The Lord has sworn and will not change his mind: “You are a priest forever, in the order of Melchizedek. ” (Psalm 110:4 TNIV)

The declaration made in the first verse is a stunning one as it is applied to Jesus Christ. He is given the place of highest honor in Heaven – at the Father’s right hand. How this must have rocked the world of the Jews that heard it. But even more than that, the Father will subdue all the Son’s enemies. This is an amazing statement given the fact that even now Jesus Christ is Lord of all, though the masses are still in revolt. Christ’s sovereignty is a declared sovereignty and it doesn’t depend on the submission His enemies. That will come in time.

In Mark’s gospel, this psalm is quoted in 12:35 – 37. At this point in the gospel, Jesus’ enemies shut up – they stop asking Him questions – so Jesus jumped in –

While Jesus was teaching in the temple courts, he asked, “Why do the teachers of the law say that the Messiah is the son of David? (Mark 12:35 TNIV)

Then He began His quote of David’s psalm, applying the words to Himself. Jesus was trying to correct any false notions concerning the Messiah. David, writing under the inspiration of the Holy Spirit, saw that the Messiah would be more than a mere political leader. Jesus Christ was a descendant of David by birth, but He was more than that; He was more than a mere human descendant of David.
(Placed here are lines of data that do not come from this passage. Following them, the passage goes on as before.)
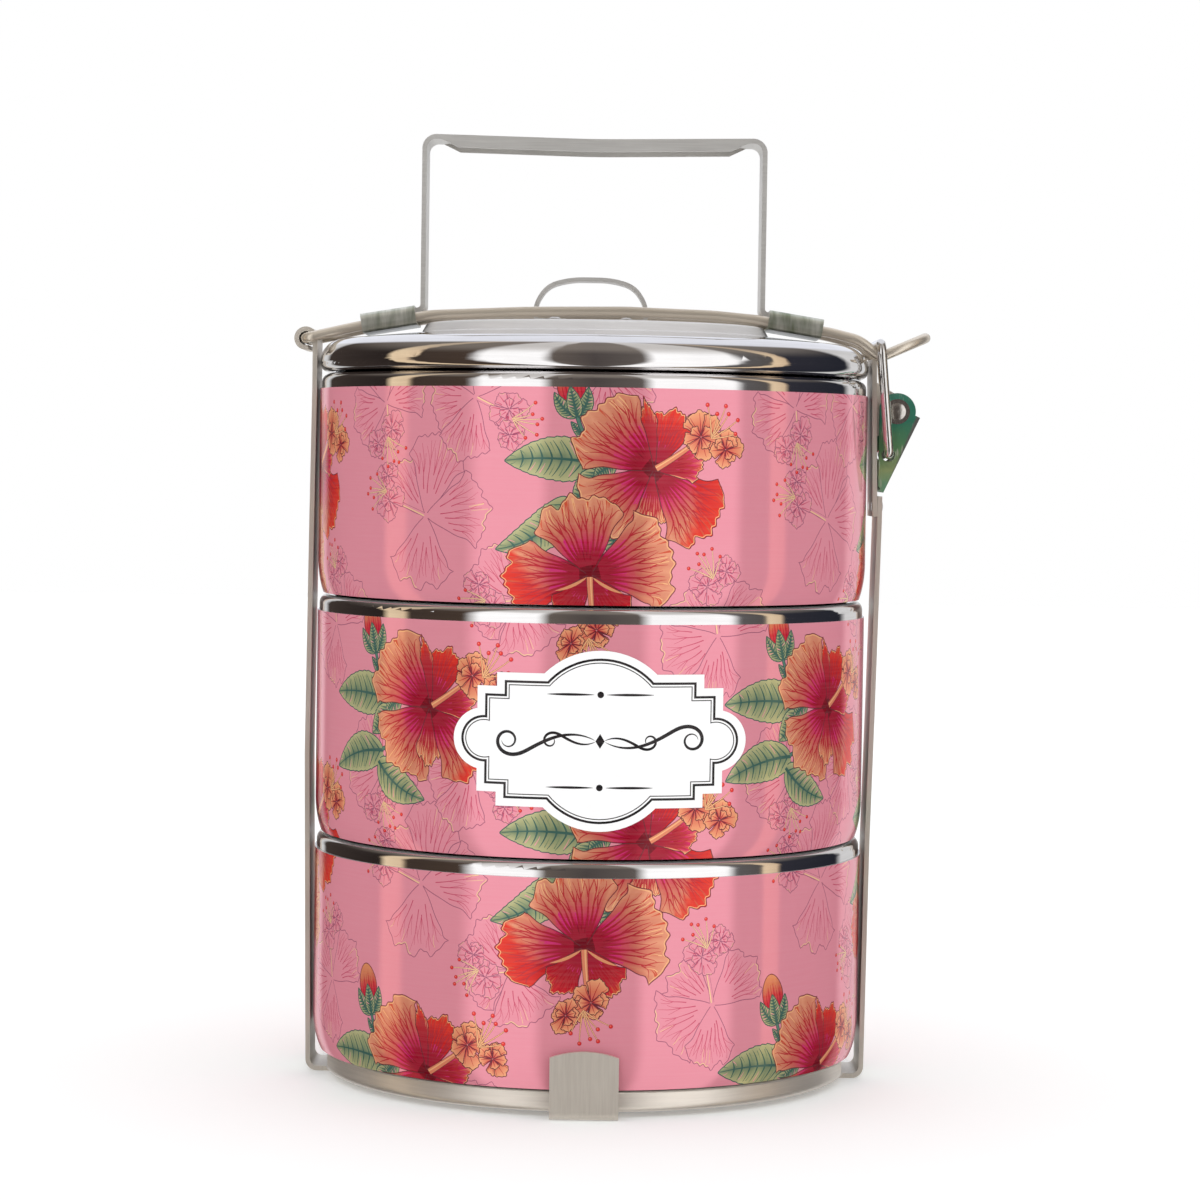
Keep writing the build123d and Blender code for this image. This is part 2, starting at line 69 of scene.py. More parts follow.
class Nodes:
    """A short way to write a shader: values are sockets or plain numbers."""

    def __init__(self, tree):
        self.tree = tree

    def add(self, kind, out=0, **inputs):
        """Adds a node. Keys are its properties, or its inputs by name or by place."""
        node = self.tree.nodes.new("ShaderNode" + kind)
        places = {}
        for key, value in inputs.items():
            if hasattr(node, key):
                setattr(node, key, value)
            else:
                places[key] = value
        for key, value in places.items():
            at = int(key[1:]) if key[0] == "i" and key[1:].isdigit() else key.replace("_", " ")
            self.put(node.inputs[at], value)
        return node if out is None else node.outputs[out]

    def put(self, socket, value):
        """Links a socket to the input, or sets the input's own value."""
        if isinstance(value, bpy.types.NodeSocket):
            self.tree.links.new(value, socket)
        else:
            socket.default_value = value

    def math(self, operation, a, b=0.0, c=0.0):
        return self.add("Math", operation=operation, i0=a, i1=b, i2=c)

    def split(self, vector):
        """The three parts of a vector."""
        node = self.add("SeparateXYZ", out=None, Vector=vector)
        return node.outputs[0], node.outputs[1], node.outputs[2]

    def length(self, x, y):
        """The distance of (x, y) from the middle."""
        squares = self.math("ADD", self.math("MULTIPLY", x, x), self.math("MULTIPLY", y, y))
        return self.math("SQRT", squares)

    def mix(self, share, a, b):
        return self.add("Mix", out=2, data_type="RGBA", i0=share, i6=a, i7=b)

    def ramp(self, value, stops):
        """stops is a list of (place, colour or grey level)."""
        node = self.add("ValToRGB", out=None, Fac=value)
        elements = node.color_ramp.elements
        for i, (place, colour) in enumerate(stops):
            element = elements[i] if i < 2 else elements.new(place)
            element.position = place
            element.color = colour if hasattr(colour, "__len__") else (colour,) * 3 + (1,)
        return node.outputs[0]

    def noise(self, vector, scale, detail=4.0, rough=0.55, stretch=(1, 1, 1)):
        where = self.add("VectorMath", operation="MULTIPLY", i0=vector, i1=stretch)
        return self.add("TexNoise", Vector=where, Scale=scale, Detail=detail, Roughness=rough)


def material(name):
    """A new material, its node maker, its Principled shader and the place in the object's frame."""
    made = bpy.data.materials.new(name)
    made.use_nodes = True
    made.node_tree.nodes.clear()
    n = Nodes(made.node_tree)
    shader = n.add("BsdfPrincipled", out=None)
    n.add("OutputMaterial", out=None, Surface=shader.outputs[0])
    place = n.add("TexCoord", out=3)
    return made, n, shader, place


# ---------------------------------------------------------------- metal finishes

LID_CENTRE_R = 0.0446    # the lid is satin inside this radius
BOWL_RADIUS = 0.07       # turns an angle round the axis into a length
SCRATCH_DEPTH = 0.0001   # height of every bump in the finishes
MARK_SHARE = 0.3         # finger marks' share of the gloss, the rest is the grain's


def around(n, place):
    """Place as (length round the bowls' axis, radius, height), for marks that run round them."""
    x, y, z = n.split(place)
    angle = n.math("ARCTAN2", x, y)
    return n.add("CombineXYZ", X=n.math("MULTIPLY", angle, BOWL_RADIUS), Y=n.length(x, y), Z=z)


def steel(name, tint, shade, rough, rough_spread, grain, grain_scale, grain_depth, spun=False,
          metallic=1.0):
    """Stainless steel with brushed or spun grain, faint stains, and finger marks in its gloss."""
    made, n, shader, place = material(name)
    lay = around(n, place) if spun else place
    lines = n.noise(lay, grain_scale, 3.0, 0.6, grain)
    stains = n.noise(place, 38.0, 5.0, 0.6)
    marks = n.noise(place, 160.0, 3.0, 0.5)
    tone = n.math("ADD", n.math("MULTIPLY", lines, 0.5), n.math("MULTIPLY", stains, 0.5))
    n.put(shader.inputs["Base Color"], n.mix(n.ramp(tone, [(0.35, 0.0), (0.65, 1.0)]), shade, tint))
    gloss = n.math("ADD", n.math("MULTIPLY", marks, MARK_SHARE),
                   n.math("MULTIPLY", lines, 1 - MARK_SHARE))
    n.put(shader.inputs["Roughness"],
          n.math("MULTIPLY_ADD", gloss, rough_spread, rough - rough_spread / 2))
    n.put(shader.inputs["Metallic"], metallic)
    n.put(shader.inputs["Normal"],
          n.add("Bump", Strength=grain_depth, Distance=SCRATCH_DEPTH, Height=lines))
    return made


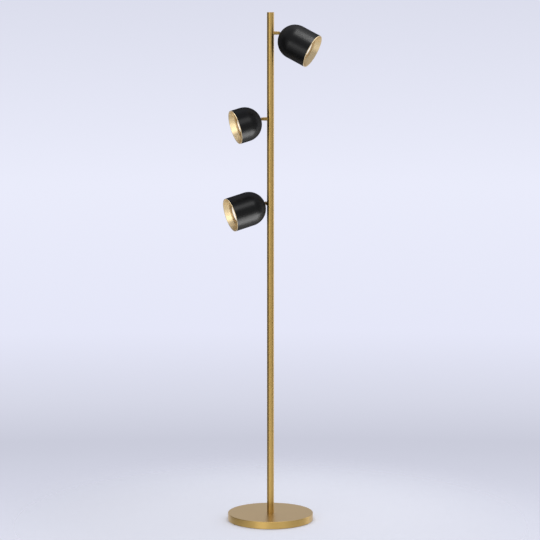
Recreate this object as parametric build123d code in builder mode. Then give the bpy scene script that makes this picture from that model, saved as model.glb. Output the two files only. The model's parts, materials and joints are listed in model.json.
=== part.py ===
from build123d import *
from math import cos, radians, sin, sqrt
import os

# Tree floor lamp: a round pole on a weighted disc base, with three short arms.
# Each arm carries a dome-ended tubular shade on a swivel and tilt knuckle.
# Millimetres. Origin: centre of the base's underside, on the pole's axis, +Z up.
# The front of the lamp faces -Y, with +X to the right.

os.makedirs("parts", exist_ok=True)

# ---- Driving dimensions -------------------------------------------------

# pole
total_height = 1524.0
pole_radius = 10.5
pole_wall = 1.2
section_length = 500.0  # lower and middle pole sections
coupler_length = 50.0
coupler_bore = 6.5
section_fit = 0.05  # round pieces pushed into the pole
cap_thickness = 1.5
cap_spigot = 10.0
cap_edge_round = 0.3

# base
base_radius = 128.5
base_height = 22.0
cover_wall = 1.2
cover_edge_round = 1.6
cover_lift = 1.0  # the cover's lower edge stands this far off the floor
pad_radius = 121.0
pad_thickness = 2.0
plate_thickness = 1.0
weight_side_gap = 0.5
weight_web = 4.6  # iron left over the nut's recess
pocket_roof = 4.2  # iron left over the driver's pocket

# what holds the pole to the base
stud_radius = 8.0
stud_bore = 5.6
stud_plug_length = 24.0
nut_across_flats = 22.0
nut_height = 6.0
nut_flange_radius = 14.5
nut_flange_height = 1.4
nut_recess_radius = 16.5
stud_clearance = 0.15
stud_beyond_nut = 0.5

# base screws
base_screw_radius = 2.0
base_screw_length = 10.0
base_screw_head_radius = 3.4
base_screw_head = 0.9
base_screw_circle = 95.0
base_screw_count = 3
base_screw_start = 30.0  # angle of the first screw from +X
screw_hole_spare = 1.0
pad_hole_gap = 0.4

# driver and cord inlet
driver_width = 44.0
driver_length = 70.0
driver_height = 12.6
driver_start = 34.0  # distance behind the pole's axis
driver_corner = 3.0
pocket_gap = 0.5
inlet_height = 10.5
inlet_bore = 3.2
grommet_radius = 4.5
grommet_flange_radius = 6.0
grommet_flange = 1.4
grommet_gap = 0.2
inlet_channel_width = 13.0

# arms
top_arm_drop = 61.0  # below the top of the pole
arm_spacing = 252.5
arm_radius = 5.0
arm_thread_radius = 4.0
pivot_reach = 24.5  # from the pole's axis to the tilt pin
block_start = 4.5  # flat face of the half-round block inside the pole
block_height = 14.0
thread_inset = 0.5  # the arm's end stops this far inside its block
thread_runout = 1.25
lead_hole = 1.5

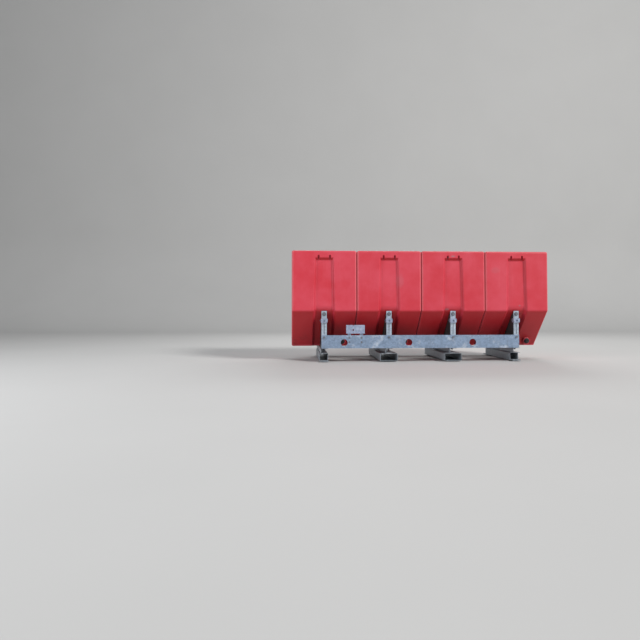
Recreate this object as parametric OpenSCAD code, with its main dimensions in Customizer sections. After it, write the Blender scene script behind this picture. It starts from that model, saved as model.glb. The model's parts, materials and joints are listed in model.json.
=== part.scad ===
// A row of four ballast tanks held in a bolted steel cradle.
// X runs along the row, the front faces -Y, Z is up, and the origin is on the floor at the middle.

/* [Tank] */
// Width of one tank along the row
tank_w = 744; // [600:1:900]
// Gap between neighbouring tanks
tank_gap = 6; // [3:0.5:12]
// Depth of a tank from front face to rear face
tank_d = 1000; // [900:1:1200]
// Height of the upright faces, from knee to top
face_h = 692; // [550:1:850]
// Height of the sloping faces, from heel to knee
slope_h = 408; // [380:1:500]
// How far a sloping face goes inwards from knee to heel
slope_run = 367; // [300:1:380]
// Height of the short upright heel at the bottom
heel_h = 15; // [10:1:20]
// Wall thickness of the moulding
wall = 8; // [5:0.5:10]
// Radius of the outer edges
edge_r = 20; // [8:1:30]

/* [Recess] */
// Height from the recess ledge to the top of the tank
recess_drop = 80; // [60:1:100]
// Width of the recess at its ledge
recess_top_w = 208; // [180:1:240]
// Width of the recess at the knee and on the slope
recess_knee_w = 246; // [200:1:270]
// Depth of the recess in the upright face
recess_depth = 28; // [20:1:32]
// Depth of the recess in the slope, square to it
recess_slope_depth = 35; // [33:1:42]
// Width of the two lifting notches above the ledge
notch_w = 22; // [14:1:30]
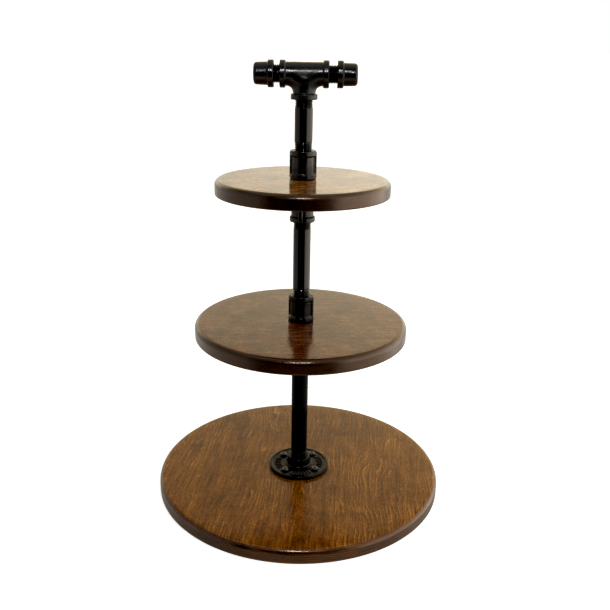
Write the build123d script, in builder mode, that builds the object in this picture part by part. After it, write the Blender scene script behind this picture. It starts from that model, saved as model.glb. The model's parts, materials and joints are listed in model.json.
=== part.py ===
"""Three-tier serving stand: round plywood boards on a post of threaded half-inch iron pipe.

Millimetres, +Z up, origin on the floor at the centre of the base board's underside.
Each board above the base is clamped between two pipe couplings that share one short nipple.
"""

import os

from build123d import *

inch = 25.4
tolerance = 0.01

# Boards
board_thickness = 18.0
base_board_radius = 14.75 * inch / 2
middle_board_radius = 10.625 * inch / 2
top_board_radius = 8.375 * inch / 2
upper_edge_radius = inch / 4
lower_edge_radius = 0.8
post_hole_radius = 7 / 8 * inch / 2

# Half-inch pipe and its taper thread
pipe_radius = 10.67
pipe_bore_radius = 7.9
thread_pitch = inch / 14
thread_taper = 1 / 32
thread_turns = 11
thread_fade_turns = 3
thread_depth = 1.38
crest_radius_at_end = 10.32

# How far each pipe is screwed in
lower_engagement = 10.4
middle_engagement = 9.8
handle_engagement = 9.0

# Nipple lengths, as they are sold
lower_pipe_length = 6.5 * inch
middle_pipe_length = 4.5 * inch
handle_pipe_length = 3.0 * inch
board_nipple_length = 1.5 * inch
close_nipple_length = 1.125 * inch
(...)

He was also David’s Lord by divine nature.

The people that heard this were delighted.

And that brings us back to Peter’s sermon in Acts 2. At the end of it, we read the response of those who heard it –

When the people heard this, they were cut to the heart and said to Peter and the other apostles, “Brothers, what shall we do?” (Acts 3:37 TNIV)

Like the people that heard Jesus, these people heard the Word properly preached and taught and they were “cut to the heart.” It’s amazing what power the Word has.